The company is making its foray into "private space exploration"
Ever wondered if in your lifetime you’ll be able to go to space? USA-based company World View may have your answer by creating the chance for space tourism.
World View, a company made up of various aeronautical specialists, gained fame on the back of its “stratollites” technology.
These are high-altitude balloons that go all to way to the stratosphere. The curvature of the earth can be seen in full from such a height, as can the vast void of space.
For the past few years, World View has been using this technology for private interests. Rather than usual, bombastic launches that most know of, these stratollites have been used to take sensors to space to make quick recordings at a cheaper cost.
Applications for this technology are numerous, however. Whether it’s providing relief, monitoring the weather or making scientific investigations, the stratollites have a wide range of uses.
Yet World View have now begun to explore a new use for the technology. The company is making its foray into “private space exploration”.

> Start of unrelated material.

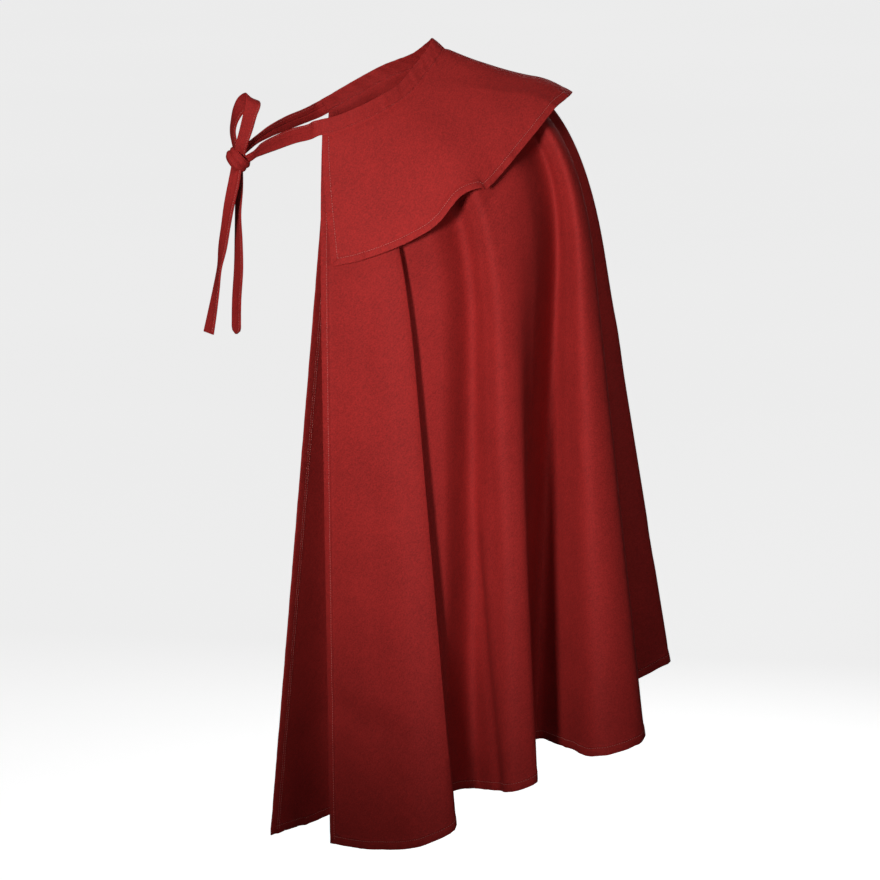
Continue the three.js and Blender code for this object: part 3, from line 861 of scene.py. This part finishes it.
def panel(name, node, grid, cut_runs, turn, finish):
    """A panel of twill on a grid, thicker where its hem and edges are turned in as far as turn."""
    cloth = bpy.context.scene.cloak_cloth
    run, away = edge_distances(grid)
    thick = 1 - smooth_step(away, turn + 1, turn + 5)
    cut = sector_cut(row_shares(grid), cut_runs)
    sewn = np.stack([run, away], axis=-1) * MM
    piece = wrapped_cloth(name, grid, cut, sewn, cloth.hem_wall, thick, cloth.wall / cloth.hem_wall)
    fitted(piece, node, finish)
    return piece


class CLOAK_OT_mantle(bpy.types.Operator):
    """Make the mantle: part of a ring of twill in deep folds, turned and stitched along its hem and edges"""

    bl_idname = "cloak.mantle"
    bl_label = "Mantle"

    def execute(self, context):
        cloth = context.scene.cloak_cloth
        places = np.interp(np.linspace(0, 1, MANTLE_COLUMNS), hem_run / HEM_LENGTH, hem_places)
        upper = np.linspace(0, UPPER_SHARE, UPPER_ROWS)[:-1]
        downs = np.concatenate([upper, np.linspace(UPPER_SHARE, 1, MANTLE_ROWS - len(upper))])
        grid = creased(mantle_grid(places, downs), places, downs, MANTLE_CREASES)
        hem_line = distances(grid[-1])
        drop = column_runs(grid)[-1].mean()
        lay_out_sector(drop)

        run, away = edge_distances(grid)
        down = column_runs(grid)
        working = np.interp(places, *HEM_WORKING)[None, :]
        hem_worked = working * np.exp(-(((down[-1:] - down) / WORKED_REACH) ** 2))
        edge_worked = EDGE_WORKING * np.exp(-((away / WORKED_REACH) ** 2))
        grid = grid + outward_of(grid) * (ripple(run, PUCKERS) * np.maximum(hem_worked, edge_worked))[..., None]
        # the hem works up and down too, out of step with its working to and fro
        hem_pull = smooth_step(downs, 0.96, 1.0)[:, None] * ripple(hem_line * 0.83 + 40, PUCKERS)[None, :]
        grid = grid + unit(np.gradient(grid, axis=0)) * (hem_pull * working)[..., None] * HEM_PULL

        hem_turn, edge_turn = cloth.hem_turn / MM, cloth.edge_turn / MM
        finish = twill("mantle twill", cloth.hem_turn)
        piece = panel("mantle_cloth", "mantle", grid, column_runs(grid), hem_turn, finish)
        edges = (  # the edge, how far in its stitching runs, and where that starts
            ("hem", hem_turn, 6),
            ("front", edge_turn, 24),
            ("back", edge_turn + 5, 24),
            ("back", edge_turn + 1.5, 24),
        )
        lines = [line_inside(grid, edge, distance, start, 6) for edge, distance, start in edges]
        sewing = stitches("mantle_stitches", lines, cloth.hem_wall / MM / 2 + STITCH_LIFT)
        return {"FINISHED"}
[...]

World View have recently opened a new facility in Arizona – dubbed “Spaceport Tucson”. The name, one straight out of science fiction, speaks to the facility’s overriding goal: space tourism.
They began developing the stratollites for public use. The plan is for a gentle ride of five to six hours, one that will take the passengers from the ground up to 100,000 feet in a pressurised capsule.
The next best thing, at such a height, would be space itself.
Tickets remain very expensive, however. Currently they are selling at $75,000 (£61,481) and are not likely to get much cheaper anytime soon.
Yet the first crewed stratollite flights are intended to take place this year. Should they prove successful who knows what could come next.
World View are not the only companies looking to the high heavens, of course. Recently Space X announced that they will be sending two tourists into space and around the moon in 2018.
Likewise, multimedia juggernaut Virgin have recently entered the race with Virgin Galactic. Their mission is to become the “spaceline for Earth” and kick start a new era of space tourism.
One way or another, then, it seems that space tourism is just around the corner. What has for a long time only been the domain of science-fiction is now in the process of turning into reality.
Hopefully, the costs of space tourism will go down enough – whether by World View and their stratollites or another company. Then, space tourism and everything that entails will soon be available to the public and the world.